The concern is bigger than Iran. China, a more capable, wealthier adversary that has been surprisingly bad at the online propaganda game, is watching and learning. Internal documents from the Chinese A.I. company GoLaxy, detailed in The Times last year, suggest that Beijing may already be considering experimenting with tools to track public debates within the United States, monitoring broad sentiment as well as the views and arguments of individual Americans. Pair that sort of capacity with the ability to use A.I. to generate large amounts of culturally fluent material, and you’ve got a recipe for increasingly sophisticated and targeted influence campaigns.
Anytime foreign adversaries have a tool for advancing their interests at our expense, the United States should have a robust strategy for countering its effects. In this case we don’t, and we should be developing one.
The strategies we use to combat covert foreign influence, such as exposure and sanctions, are irrelevant to efforts that aren’t hidden or illicit. The tactics we use to combat deepfakes, such as watermarking and labeling, aren’t relevant to videos that aren’t pretending to be authentic. And traditional tools of public diplomacy — education campaigns, formal statements of outrage — aren’t nimble enough to counter propaganda that resembles entertainment and disseminates with meme-like scope and speed.
We need action on two fronts. First, we need regular threat intelligence reporting from the big American A.I. companies. Many major social media companies in the United States regularly issue public reports of possible threats, domestic and foreign, that they detect on their platforms. These reports are essential reading for government analysts and university researchers. Our A.I. companies should adopt this practice. If Chinese companies that specialize in influence campaigns are feeding information about their tools and strategies into American-owned large language models, we should know.
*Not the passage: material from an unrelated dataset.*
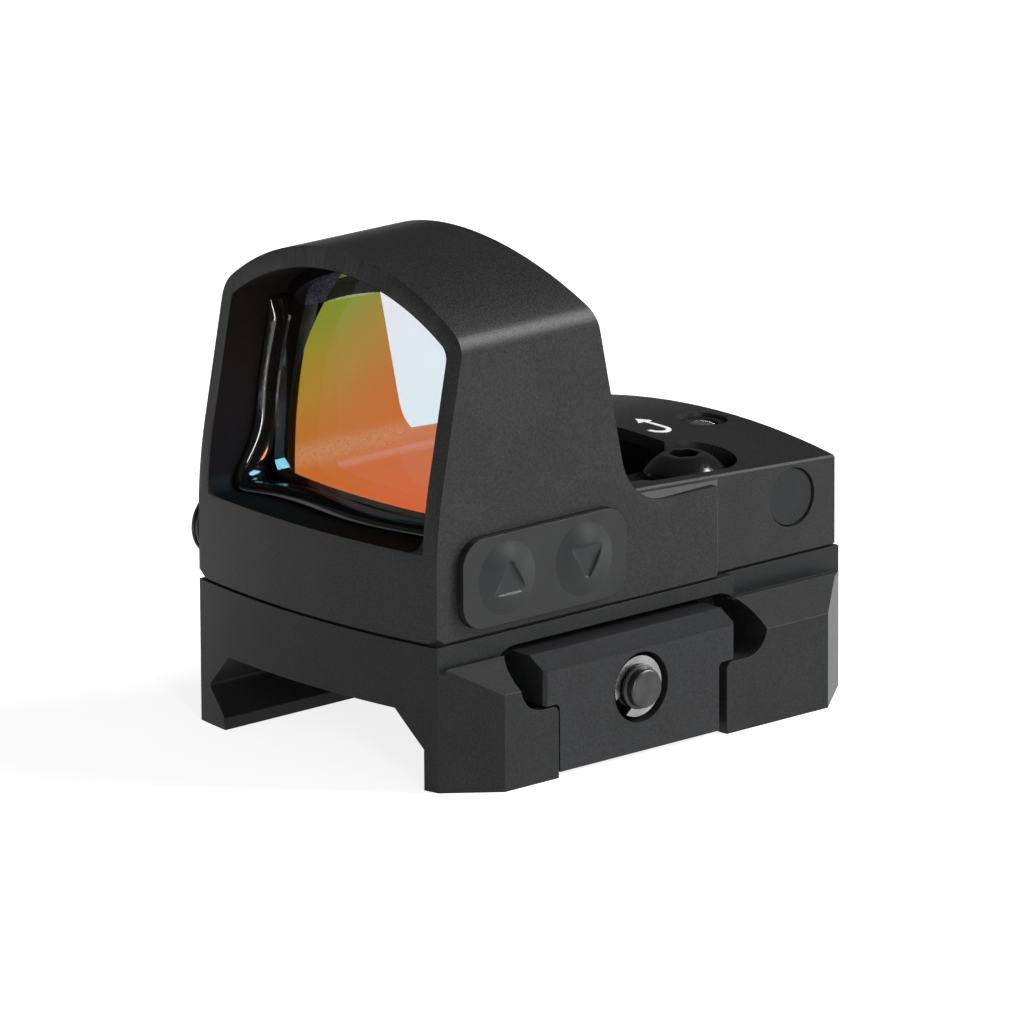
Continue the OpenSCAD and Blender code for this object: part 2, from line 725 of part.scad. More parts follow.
rail_base();
clamp_jaw();
cross_bolt();
bolt_washer();
retaining_clip();
locating_pins();
base_gasket();
housing();
bottom_cover();
mount_screws();
lens();
lens_seal();
keypad();
up_button();
down_button();
switch_domes();
switch_board();
main_board();
coin_cell();
battery_tray();
tray_gasket();
tray_screw();
battery_contact();
elevation_screw();
windage_screw();
adjuster_seals();
windage_slide();
emitter_carriage();
led_emitter();
emitter_window();
bore_plug();
direction_mark();
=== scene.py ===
"""Looks, lights and camera of the red dot finder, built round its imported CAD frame."""
import json
import math
import random

import bmesh
import bpy
from mathutils import Matrix, Vector


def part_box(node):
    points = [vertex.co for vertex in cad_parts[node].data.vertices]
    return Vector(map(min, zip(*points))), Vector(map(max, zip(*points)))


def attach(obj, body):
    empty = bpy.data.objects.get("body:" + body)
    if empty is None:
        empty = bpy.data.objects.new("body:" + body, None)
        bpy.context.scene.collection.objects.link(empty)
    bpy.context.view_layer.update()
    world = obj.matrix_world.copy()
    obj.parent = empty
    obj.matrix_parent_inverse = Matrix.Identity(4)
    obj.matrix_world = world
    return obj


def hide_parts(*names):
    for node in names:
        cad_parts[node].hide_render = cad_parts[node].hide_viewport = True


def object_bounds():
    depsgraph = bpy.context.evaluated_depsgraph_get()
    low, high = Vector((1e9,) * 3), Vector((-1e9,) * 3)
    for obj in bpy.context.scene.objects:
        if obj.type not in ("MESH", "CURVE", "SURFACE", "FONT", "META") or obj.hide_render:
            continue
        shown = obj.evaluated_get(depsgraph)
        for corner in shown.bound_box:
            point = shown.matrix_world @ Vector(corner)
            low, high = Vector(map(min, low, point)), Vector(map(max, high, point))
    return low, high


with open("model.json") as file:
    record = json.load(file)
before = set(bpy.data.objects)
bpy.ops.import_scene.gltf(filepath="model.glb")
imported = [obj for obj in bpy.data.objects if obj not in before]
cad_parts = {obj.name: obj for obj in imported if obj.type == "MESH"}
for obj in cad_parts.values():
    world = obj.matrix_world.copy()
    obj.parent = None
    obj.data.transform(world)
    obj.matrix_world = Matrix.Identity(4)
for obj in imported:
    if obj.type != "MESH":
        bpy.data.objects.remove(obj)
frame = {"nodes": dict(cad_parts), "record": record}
cad_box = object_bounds()
cad = frame["nodes"]
MM = 0.001

# Front and underside of the CAD box, in millimetres.
FRONT_Y = cad_box[0].y / MM
FOOT_Z = cad_box[0].z / MM

# Space inside the hood, in millimetres and a hair outside its walls: half its width, its floor, how far back
# its painted shade goes, and the radius of its arched roof with the height of the roof's centre.
HOOD_HALF_WIDTH, HOOD_FLOOR, HOOD_REAR = 10.87, 10.88, -11.0
ROOF_RADIUS, ROOF_CENTRE_Z = 18.34, 9.55

# Centre of the lens's curved faces, and a radius that lies between the two, in millimetres.
LENS_CENTRE_Y, LENS_CENTRE_Z, LENS_MIDDLE_RADIUS = 30.195, 9.976, 45.1

# Clear part of the glass, in millimetres: half its width, its foot, the height where its sides begin to lean
# in, how fast they do, and the radius of its corners. They were measured in the photograph and projected
# onto the glass.
CLEAR_HALF_WIDTH, CLEAR_FOOT, CLEAR_LEAN_Z, CLEAR_LEAN, CLEAR_CORNER = 8.55, 12.15, 15.0, 0.03, 1.0

# Painted light in the coating, in millimetres, measured in the same way and not part of the geometry: a
# painted highlight streak, a painted reflection of a disc, and a painted crown and haze that stand in for
# the lit inner wall seen through the glass. The streak and the edge of the crown are lines at a height on
# the middle plane, with a slope. The disc has a middle and a radius. The painted haze on the border lies
# above the crown's edge, up to its left end in x.
PAINTED_HIGHLIGHT_Z, PAINTED_HIGHLIGHT_SLOPE, PAINTED_HIGHLIGHT_HALF = 15.8, 0.35, 1.3
REFLECTED_DISC_X, REFLECTED_DISC_Z, REFLECTED_DISC_RADIUS = 5.1, 15.9, 2.5
LIT_WALL_Z, LIT_WALL_SLOPE, HAZE_LEFT_END = 25.7, 0.3, -2.0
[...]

Second, we need a public diplomacy strategy that acknowledges the existence of this new trolling threat, systematically tracks these campaigns in real time and responds with public messaging that is also clever, shareable and fluent in the cultural idiom of its audience. In March, Secretary of State Marco Rubio directed embassies to push back on coordinated propaganda efforts abroad. That instinct is right, but it requires reckoning with this latest form of propaganda.
Iran is exploiting a gap that our current defenses weren’t built to close. We need to address it before a more capable adversary decides to do the same.
Jessica Brandt is a senior fellow for technology and national security at the Council on Foreign Relations. From 2023 to 2025, she was the director of the Foreign Malign Influence Center at the Office of the Director of National Intelligence.